* Exercise aim: Copy out the lines of the records below, and only those lines, from the one with "return shell" through the one with "obj.parent = empty", exactly as they appear.

____

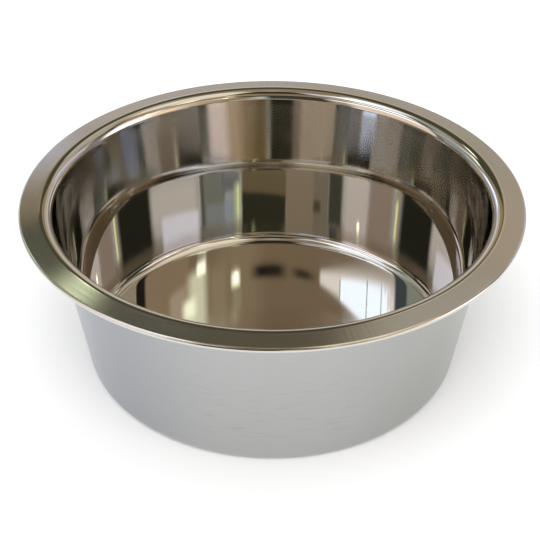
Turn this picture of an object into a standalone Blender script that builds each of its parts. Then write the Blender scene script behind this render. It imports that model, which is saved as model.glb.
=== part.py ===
"""Deep-drawn stainless steel feeding bowl with a sloping flange and a rolled edge.

The whole bowl is one disc of sheet: a flat standing ring round a slightly raised floor, a rounded
heel, a straight conical wall, a rounded shoulder, a flange that falls a little outwards, and an
edge that is rolled down and under. Units are metres, +Z is up, and the origin is the centre of the
standing ring, on the surface that the bowl stands on.
"""

import math

import bmesh
import bpy

# Sheet and overall sizes
SHEET = 0.0006                      # thickness of the sheet
RIM_DIAMETER = 0.216                # over the rolled edge
OVERALL_HEIGHT = 0.0793             # standing surface to the crown of the shoulder

# Floor and heel
STANDING_WIDTH = 0.0090             # flat ring that the bowl stands on
FLOOR_RISE = 0.0012                 # how far the middle of the floor is pressed up
HEEL_RADIUS = 0.0050                # outer radius between floor and wall

# Wall, shoulder and flange
WALL_SLOPE = math.radians(8.4)      # how far the wall leans out from upright
SHOULDER_RADIUS = 0.0050            # upper surface, between wall and flange
FLANGE_WIDTH = 0.0137               # wall line to the outside of the roll
FLANGE_FALL = math.radians(5.6)     # how far the flange drops outwards

# Rolled edge
ROLL_RADIUS = 0.0011                # outside of the roll
ROLL_TURN = math.radians(250.0)     # how far the sheet is rolled round

# Facets
AROUND = 72                         # faces round the bowl
ARC_STEP = math.radians(15.0)       # largest turn from one facet to the next in the section
ROLL_STEP = math.radians(32.0)      # the same in the small roll
FLOOR_STEPS = 5                     # facets from the middle of the floor to its ring
SHARP_ANGLE = math.radians(40.0)    # edges that turn more than this show as edges

STEEL_COLOUR = (0.66, 0.65, 0.62, 1.0)
STEEL_ROUGHNESS = 0.18


def arc(centre, radius, start, turn, step):
    """Points on a round stretch of the section, from the angle start through the angle turn."""
    count = max(2, math.ceil(abs(turn) / step))
    angles = [start + turn * index / count for index in range(count + 1)]
    return [(centre[0] + radius * math.cos(a), centre[1] + radius * math.sin(a)) for a in angles]


def shoulder_centre():
    """Centre of the shoulder's bend, from the wall line and the crown of the bowl."""
    crown_height = OVERALL_HEIGHT - SHOULDER_RADIUS
    corner_turn = math.pi / 2 + FLANGE_FALL - WALL_SLOPE
    setback = SHOULDER_RADIUS * math.tan(corner_turn / 2)
    corner_radius = RIM_DIAMETER / 2 - FLANGE_WIDTH
    return (corner_radius
            + setback * math.cos(FLANGE_FALL)
            - SHOULDER_RADIUS * math.sin(FLANGE_FALL), crown_height)


def heel_centre(shoulder):
    """Centre of the heel's bend: it touches the standing surface and the outside of the wall."""
    lean = math.tan(WALL_SLOPE)
    inner_from_shoulder = SHOULDER_RADIUS / math.cos(WALL_SLOPE)
    drop = shoulder[1] - HEEL_RADIUS
    inner_wall_radius = shoulder[0] - inner_from_shoulder - drop * lean
    return (inner_wall_radius - (HEEL_RADIUS - SHEET) / math.cos(WALL_SLOPE), HEEL_RADIUS)


def roll_centre(shoulder):
    """Centre of the rolled edge: it hangs under the outer end of the flange's upper surface."""
    radius = RIM_DIAMETER / 2 - ROLL_RADIUS
    run = radius - shoulder[0]
    offset = (SHOULDER_RADIUS - ROLL_RADIUS) / math.cos(FLANGE_FALL)
    return (radius, shoulder[1] + offset - run * math.tan(FLANGE_FALL))


def floor_height(radius, ring_radius):
    """Height of the pressed floor above its standing ring: a smooth swell towards the middle."""
    return FLOOR_RISE * (1.0 + math.cos(math.pi * radius / ring_radius)) / 2


def sheet_section():
    """Closed section of the sheet: out along the inside, round the roll and back underneath."""
    shoulder = shoulder_centre()
    heel = heel_centre(shoulder)
    roll = roll_centre(shoulder)
    ring_radius = heel[0] - STANDING_WIDTH
    radii = [ring_radius * index / FLOOR_STEPS for index in range(FLOOR_STEPS + 1)]

    heel_turn = math.pi / 2 - WALL_SLOPE
    shoulder_turn = math.pi / 2 + FLANGE_FALL - WALL_SLOPE
    flange_normal = math.pi / 2 - FLANGE_FALL
    wall_normal = flange_normal + shoulder_turn

    inside = [(r, floor_height(r, ring_radius) + SHEET) for r in radii]
    inside += arc(heel, HEEL_RADIUS - SHEET, -math.pi / 2, heel_turn, ARC_STEP)
    inside += arc(shoulder, SHOULDER_RADIUS, wall_normal, -shoulder_turn, ARC_STEP)
    inside += arc(roll, ROLL_RADIUS, flange_normal, -ROLL_TURN, ROLL_STEP)

    underneath = arc(roll, ROLL_RADIUS - SHEET, flange_normal - ROLL_TURN, ROLL_TURN, ROLL_STEP)
    underneath += arc(shoulder, SHOULDER_RADIUS - SHEET, flange_normal, shoulder_turn, ARC_STEP)
    underneath += arc(heel, HEEL_RADIUS, heel_turn - math.pi / 2, -heel_turn, ARC_STEP)
    underneath += [(r, floor_height(r, ring_radius)) for r in reversed(radii)]
    return inside + underneath


def steel():
    """Polished stainless steel."""
    material = bpy.data.materials.new("stainless_steel")
    material.use_nodes = True
    shader = material.node_tree.nodes["Principled BSDF"]
    shader.inputs["Base Color"].default_value = STEEL_COLOUR
    shader.inputs["Metallic"].default_value = 1.0
    shader.inputs["Roughness"].default_value = STEEL_ROUGHNESS
    return material


def bowl_shell():
    """The one piece of sheet, turned from its section."""
    weld = SHEET / 100
    bm = bmesh.new()
    corners = [bm.verts.new((r, 0.0, z)) for r, z in sheet_section()]
    edges = [bm.edges.new(pair) for pair in zip(corners, corners[1:])]
    bmesh.ops.spin(bm, geom=corners + edges, cent=(0, 0, 0), axis=(0, 0, 1),
                   angle=2 * math.pi, steps=AROUND, use_merge=True)
    bmesh.ops.remove_doubles(bm, verts=bm.verts, dist=weld)
    bmesh.ops.recalc_face_normals(bm, faces=bm.faces)
    mesh = bpy.data.meshes.new("bowl_shell")
    bm.to_mesh(mesh)
    bm.free()
    mesh.shade_smooth()
    mesh.set_sharp_from_angle(angle=SHARP_ANGLE)
    mesh.materials.append(steel())
    shell = bpy.data.objects.new("bowl_shell", mesh)
    bpy.context.scene.collection.objects.link(shell)
    return shell


for old in list(bpy.data.objects):
    bpy.data.objects.remove(old, do_unlink=True)
bowl_shell()
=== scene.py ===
import math

import bmesh
import bpy
from mathutils import Matrix, Vector

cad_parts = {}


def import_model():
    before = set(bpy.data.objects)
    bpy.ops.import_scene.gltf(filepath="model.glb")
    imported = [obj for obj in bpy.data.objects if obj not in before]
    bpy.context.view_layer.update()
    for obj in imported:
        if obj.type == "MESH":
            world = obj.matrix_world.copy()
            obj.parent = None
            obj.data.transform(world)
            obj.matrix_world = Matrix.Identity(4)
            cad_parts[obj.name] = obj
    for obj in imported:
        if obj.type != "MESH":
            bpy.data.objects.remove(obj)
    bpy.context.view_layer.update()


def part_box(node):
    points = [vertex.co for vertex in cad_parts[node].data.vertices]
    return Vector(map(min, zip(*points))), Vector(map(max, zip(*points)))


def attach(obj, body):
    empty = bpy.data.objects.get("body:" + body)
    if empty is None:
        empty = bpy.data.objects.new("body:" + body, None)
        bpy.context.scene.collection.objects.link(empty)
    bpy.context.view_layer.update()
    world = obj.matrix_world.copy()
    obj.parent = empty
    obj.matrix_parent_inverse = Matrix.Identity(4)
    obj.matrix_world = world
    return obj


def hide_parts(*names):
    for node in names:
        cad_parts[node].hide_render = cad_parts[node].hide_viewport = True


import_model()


# The bowl
# One disc of 0.6 mm stainless steel sheet, deep-drawn into floor, heel, wall and shoulder, with its
# flange pressed down outwards and its edge rolled under. Nothing is joined to it.

shell_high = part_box("bowl_shell")[1]
RIM_RADIUS = shell_high.x             # over the rolled edge
CROWN_HEIGHT = shell_high.z           # standing surface to the crown of the shoulder
SHEET = 0.0006
STANDING_WIDTH = 0.0090               # flat ring that the bowl stands on
FLOOR_RISE = 0.0012                   # how far the middle of the floor is pressed up
INSIDE_RISE = 0.00153                 # the same on the inside, where the dome runs out to the heel
FLOOR_ROUNDNESS = 1.1                 # 1 is a plain dish with a crease at its edge; more rounds the crease
HEEL_RADIUS = 0.0050                  # outer radius between floor and wall
WALL_SLOPE = math.radians(8.4)        # how far the wall leans out from upright
SHOULDER_RADIUS = 0.0050              # upper surface, between wall and flange
FLANGE_WIDTH = 0.0137                 # wall line to the outside of the roll
FLANGE_FALL = math.radians(5.6)       # how far the flange drops outwards
ROLL_RADIUS = 0.0011                  # outside of the roll
ROLL_TURN = math.radians(250.0)       # how far the sheet is rolled round

AROUND = 288                          # faces round the bowl
ARC_STEP = math.radians(4.0)          # turn from one facet to the next in the bends
ROLL_STEP = math.radians(12.0)        # the same in the small roll
STRAIGHT_STEP = 0.0030                # spacing on the straight stretches
TANGENT_STEP = 0.0003                 # first step beside a bend, which keeps its shading to itself
SHARP_ANGLE = math.radians(40.0)      # edges that turn more than this show as edges


def arc(centre, radius, start, turn, step):
    """Points on a bend of the section, from the angle start through the angle turn."""
    count = math.ceil(abs(turn) / step)
    angles = [start + turn * index / count for index in range(count + 1)]
    return [(centre[0] + radius * math.cos(a), centre[1] + radius * math.sin(a)) for a in angles]


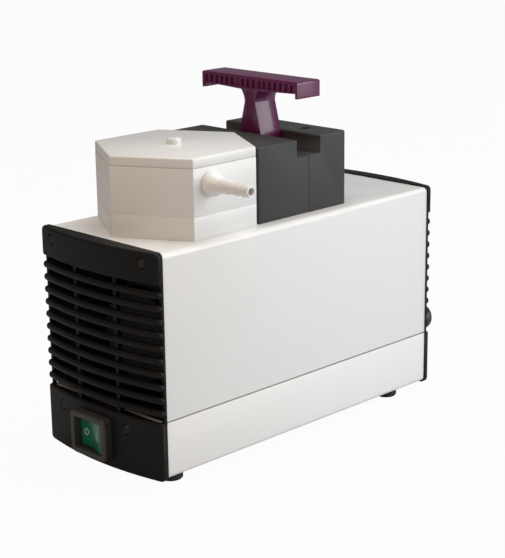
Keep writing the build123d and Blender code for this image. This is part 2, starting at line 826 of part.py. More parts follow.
def motor_bracket():
    """Folded saddle under the stack, its feet on the rubber mounts."""
    high = shaft_height - stator_side / 2
    low = floor_z + sheet + isolator_height
    t = bracket_thick
    x0 = motor_x0 + 2
    x1 = motor_x1 - 2
    saddle = box(x0, x1, -bracket_leg, bracket_leg, low, high)
    saddle = saddle - box(x0 - 1, x1 + 1, t - bracket_leg, bracket_leg - t, low - 1, high - t)
    saddle = saddle + box(x0, x1, -bracket_reach, t - bracket_leg, low, low + t)
    saddle = saddle + box(x0, x1, bracket_leg - t, bracket_reach, low, low + t)
    for x, y in isolator_places():
        saddle = saddle - rod_z(2.5, low - 1, low + t + 1, x, y)
    return saddle


def isolator_places():
    return [(x, y) for x in (motor_x0 + 12, motor_x1 - 12) for y in (-isolator_side, isolator_side)]


def isolator(x, y):
    low = floor_z + sheet
    high = low + isolator_height
    body = rod_z(isolator_radius - 1.5, low, high, x, y)
    for start in (low, high - 3):
        body = body + rod_z(isolator_radius, start, start + 3, x, y)
    return body + rod_z(2.3, high, high + 6, x, y)


# Handle and its block --------------------------------------------------

def pocket_half():
    return foot_flange / 2 + slide_clearance


def foot_top():
    return channel_floor - channel_floor_thick - seat_clearance


def handle_bar():
    """Grip: flat top, underside arched towards the stem, end plates and rib pockets."""
    top = bar_top_raised
    end_low = top - bar_end_height
    arch_end = top - bar_beam_height + 1.4
    plate = bar_half_span - 2.0
    half = bar_width / 2
    outline = Polyline(
        (-bar_half_span, top), (-bar_half_span, end_low), (-plate, end_low), (-plate, arch_end),
        (-stem_under_bar / 2, top - bar_beam_height), (stem_under_bar / 2, top - bar_beam_height),
        (plate, arch_end), (plate, end_low), (bar_half_span, end_low), (bar_half_span, top), close=True)
    bar = extrude(Plane.YZ.offset(handle_x - half) * make_face(outline), bar_width)
    bar = fillet(bar.edges().group_by(Axis.Z)[-1], 1.4)
    count = int((plate - 2) / rib_pocket_pitch)
    pockets = []
    for index in range(-count, count + 1):
        middle = index * rib_pocket_pitch
        for face in (handle_x - half, handle_x + half):
            pockets.append(box(face - rib_pocket_depth, face + rib_pocket_depth, middle - 1.6, middle + 1.6,
                               top - 7.6, top - 2.2))
    return bar - pockets


def handle_stem():
    """Waisted stem that widens again, then runs straight down to its guide foot."""
    under = bar_top_raised - bar_beam_height
    flare_z = under - stem_flare_below
    waist_z = under - stem_waist_below
    near = stem_under_bar / 2
    waist = stem_waist / 2
    wide = stem_foot_width / 2
    upper = Spline((near, under + 0.5), (waist, waist_z), (wide, flare_z), tangents=((-0.5, -1), (0, -1)))
    lower = Polyline((wide, flare_z), (wide, foot_top()), (-wide, foot_top()), (-wide, flare_z))
    other = mirror(upper, about=Plane.YZ)
    close_line = Line((-near, under + 0.5), (near, under + 0.5))
    face = make_face([upper.edge(), *lower.edges(), other.edge(), close_line.edge()])
    stem = extrude(Plane.YZ.offset(handle_x - stem_depth / 2) * face, stem_depth)
    grooves = []
    for side in (handle_x - stem_depth / 2, handle_x + stem_depth / 2):
        for y in (-2.4, 0, 2.4):
            grooves.append(box(side - 0.8, side + 0.8, y - 0.6, y + 0.6, flare_z - 2, under - 2))
    half = foot_flange / 2
    foot = box(handle_x - half, handle_x + half, -half, half, foot_top() - foot_flange_thick, foot_top())
    return (stem - grooves) + foot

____

* Response below:
    return shell


for old in list(bpy.data.objects):
    bpy.data.objects.remove(old, do_unlink=True)
bowl_shell()
=== scene.py ===
import math

import bmesh
import bpy
from mathutils import Matrix, Vector

cad_parts = {}


def import_model():
    before = set(bpy.data.objects)
    bpy.ops.import_scene.gltf(filepath="model.glb")
    imported = [obj for obj in bpy.data.objects if obj not in before]
    bpy.context.view_layer.update()
    for obj in imported:
        if obj.type == "MESH":
            world = obj.matrix_world.copy()
            obj.parent = None
            obj.data.transform(world)
            obj.matrix_world = Matrix.Identity(4)
            cad_parts[obj.name] = obj
    for obj in imported:
        if obj.type != "MESH":
            bpy.data.objects.remove(obj)
    bpy.context.view_layer.update()


def part_box(node):
    points = [vertex.co for vertex in cad_parts[node].data.vertices]
    return Vector(map(min, zip(*points))), Vector(map(max, zip(*points)))


def attach(obj, body):
    empty = bpy.data.objects.get("body:" + body)
    if empty is None:
        empty = bpy.data.objects.new("body:" + body, None)
        bpy.context.scene.collection.objects.link(empty)
    bpy.context.view_layer.update()
    world = obj.matrix_world.copy()
    obj.parent = empty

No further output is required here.